- Do this
Return each line of the material verbatim.

- Information shown
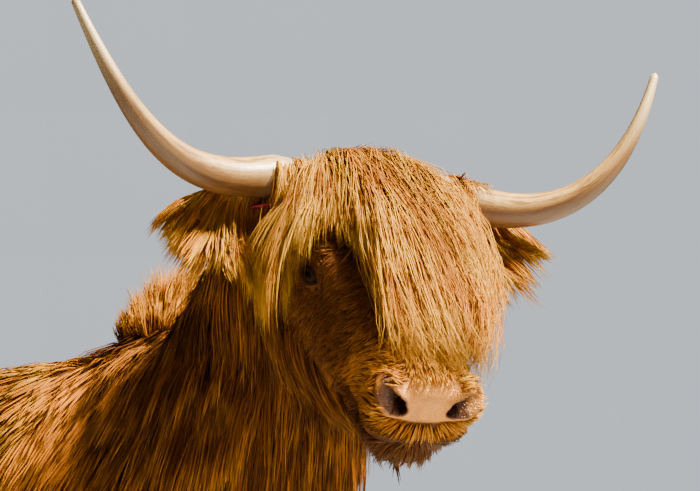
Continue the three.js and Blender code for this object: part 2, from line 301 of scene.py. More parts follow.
# Sections of the bare face and skull, from the nape to the lip: distance ahead of the poll, top,
# bottom, half width.
SKULL = np.array(
    [
        (-0.060, -0.080, -0.175, 0.048),
        (-0.035, -0.022, -0.246, 0.096),
        (0.005, 0.004, -0.276, 0.114),
        (0.070, 0.009, -0.283, 0.121),
        (0.140, 0.004, -0.279, 0.119),
        (0.202, -0.003, -0.254, 0.109),
        (0.270, -0.008, -0.215, 0.092),
        (0.335, -0.010, -0.168, 0.080),
        (0.390, -0.011, -0.140, 0.076),
        (0.440, -0.017, -0.126, 0.076),
        (0.475, -0.026, -0.117, 0.070),
        (0.520, -0.032, -0.113, 0.066),
    ]
)
MUZZLE_FRONT = 0.483
# The lower jaw, from the throat to the chin.
JAW = np.array(
    [
        (0.220, -0.116, -0.215, 0.070),
        (0.300, -0.110, -0.190, 0.064),
        (0.380, -0.106, -0.172, 0.058),
        (0.440, -0.106, -0.168, 0.055),
        (0.520, -0.106, -0.160, 0.050),
    ]
)
JAW_BACK, CHIN_FRONT = 0.235, 0.470
# The opening of a nostril, from its round inner end to its tail: a point on the rim's middle
# line and half the width there.
NOSTRIL = np.array(
    [
        (0.0350, -0.4810, -0.0610, 0.0075),
        (0.0440, -0.4825, -0.0520, 0.0115),
        (0.0545, -0.4800, -0.0425, 0.0115),
        (0.0640, -0.4730, -0.0345, 0.0070),
        (0.0665, -0.4600, -0.0265, 0.0022),
    ]
)
NOSTRIL_IN = unit(np.array([-0.34, 0.93, -0.12]))
NOSTRIL_DEPTH, RIM_HEIGHT = 0.034, 0.0024
MOUTH_BELOW = 0.1085


def soft_low(a, b, reach):
    """The lower of two distances, blended where they are within reach of each other."""
    share = np.clip(0.5 + 0.5 * (b - a) / reach, 0, 1)
    return b + (a - b) * share - reach * share * (1 - share)


def soft_high(a, b, reach):
    return -soft_low(-a, -b, reach)


def along_rows(rows, ahead, squareness, points):
    """Signed distance, nearly, from a body whose sections are given in rows."""
    fine = np.linspace(rows[0, 0], rows[-1, 0], 200)
    bell = np.hanning(21)[1:-1]
    sizes = []
    for column in (1, 2, 3):
        padded = np.pad(np.interp(fine, rows[:, 0], rows[:, column]), 9, mode="edge")
        smooth = np.convolve(padded, bell / bell.sum(), "same")
        sizes.append(np.interp(ahead, fine, smooth[9:-9]))
    top, bottom, half = sizes
    tall = (top - bottom) / 2
    across = np.abs(points[:, 0]) / half
    height = np.abs(points[:, 2] - (top + bottom) / 2) / tall
    ratio = (across**squareness + height**squareness) ** (1 / squareness)
    return (ratio - 1) * np.minimum(tall, half)


def ball_distance(points, centre, radii):
    """Signed distance, nearly, from an ellipsoid."""
    scaled = (points - np.array(centre)) / np.array(radii)
    return (np.linalg.norm(scaled, axis=1) - 1) * min(radii)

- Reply
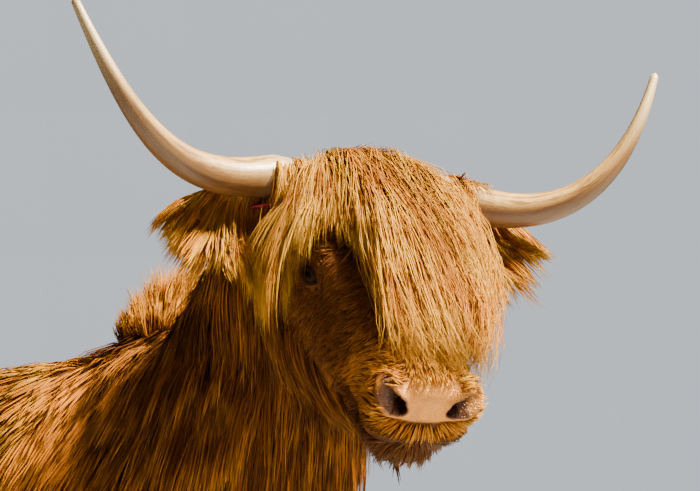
Continue the three.js and Blender code for this object: part 2, from line 301 of scene.py. More parts follow.
# Sections of the bare face and skull, from the nape to the lip: distance ahead of the poll, top,
# bottom, half width.
SKULL = np.array(
    [
        (-0.060, -0.080, -0.175, 0.048),
        (-0.035, -0.022, -0.246, 0.096),
        (0.005, 0.004, -0.276, 0.114),
        (0.070, 0.009, -0.283, 0.121),
        (0.140, 0.004, -0.279, 0.119),
        (0.202, -0.003, -0.254, 0.109),
        (0.270, -0.008, -0.215, 0.092),
        (0.335, -0.010, -0.168, 0.080),
        (0.390, -0.011, -0.140, 0.076),
        (0.440, -0.017, -0.126, 0.076),
        (0.475, -0.026, -0.117, 0.070),
        (0.520, -0.032, -0.113, 0.066),
    ]
)
MUZZLE_FRONT = 0.483
# The lower jaw, from the throat to the chin.
JAW = np.array(
    [
        (0.220, -0.116, -0.215, 0.070),
        (0.300, -0.110, -0.190, 0.064),
        (0.380, -0.106, -0.172, 0.058),
        (0.440, -0.106, -0.168, 0.055),
        (0.520, -0.106, -0.160, 0.050),
    ]
)
JAW_BACK, CHIN_FRONT = 0.235, 0.470
# The opening of a nostril, from its round inner end to its tail: a point on the rim's middle
# line and half the width there.
NOSTRIL = np.array(
    [
        (0.0350, -0.4810, -0.0610, 0.0075),
        (0.0440, -0.4825, -0.0520, 0.0115),
        (0.0545, -0.4800, -0.0425, 0.0115),
        (0.0640, -0.4730, -0.0345, 0.0070),
        (0.0665, -0.4600, -0.0265, 0.0022),
    ]
)
NOSTRIL_IN = unit(np.array([-0.34, 0.93, -0.12]))
NOSTRIL_DEPTH, RIM_HEIGHT = 0.034, 0.0024
MOUTH_BELOW = 0.1085


def soft_low(a, b, reach):
    """The lower of two distances, blended where they are within reach of each other."""
    share = np.clip(0.5 + 0.5 * (b - a) / reach, 0, 1)
    return b + (a - b) * share - reach * share * (1 - share)


def soft_high(a, b, reach):
    return -soft_low(-a, -b, reach)


def along_rows(rows, ahead, squareness, points):
    """Signed distance, nearly, from a body whose sections are given in rows."""
    fine = np.linspace(rows[0, 0], rows[-1, 0], 200)
    bell = np.hanning(21)[1:-1]
    sizes = []
    for column in (1, 2, 3):
        padded = np.pad(np.interp(fine, rows[:, 0], rows[:, column]), 9, mode="edge")
        smooth = np.convolve(padded, bell / bell.sum(), "same")
        sizes.append(np.interp(ahead, fine, smooth[9:-9]))
    top, bottom, half = sizes
    tall = (top - bottom) / 2
    across = np.abs(points[:, 0]) / half
    height = np.abs(points[:, 2] - (top + bottom) / 2) / tall
    ratio = (across**squareness + height**squareness) ** (1 / squareness)
    return (ratio - 1) * np.minimum(tall, half)


def ball_distance(points, centre, radii):
    """Signed distance, nearly, from an ellipsoid."""
    scaled = (points - np.array(centre)) / np.array(radii)
    return (np.linalg.norm(scaled, axis=1) - 1) * min(radii)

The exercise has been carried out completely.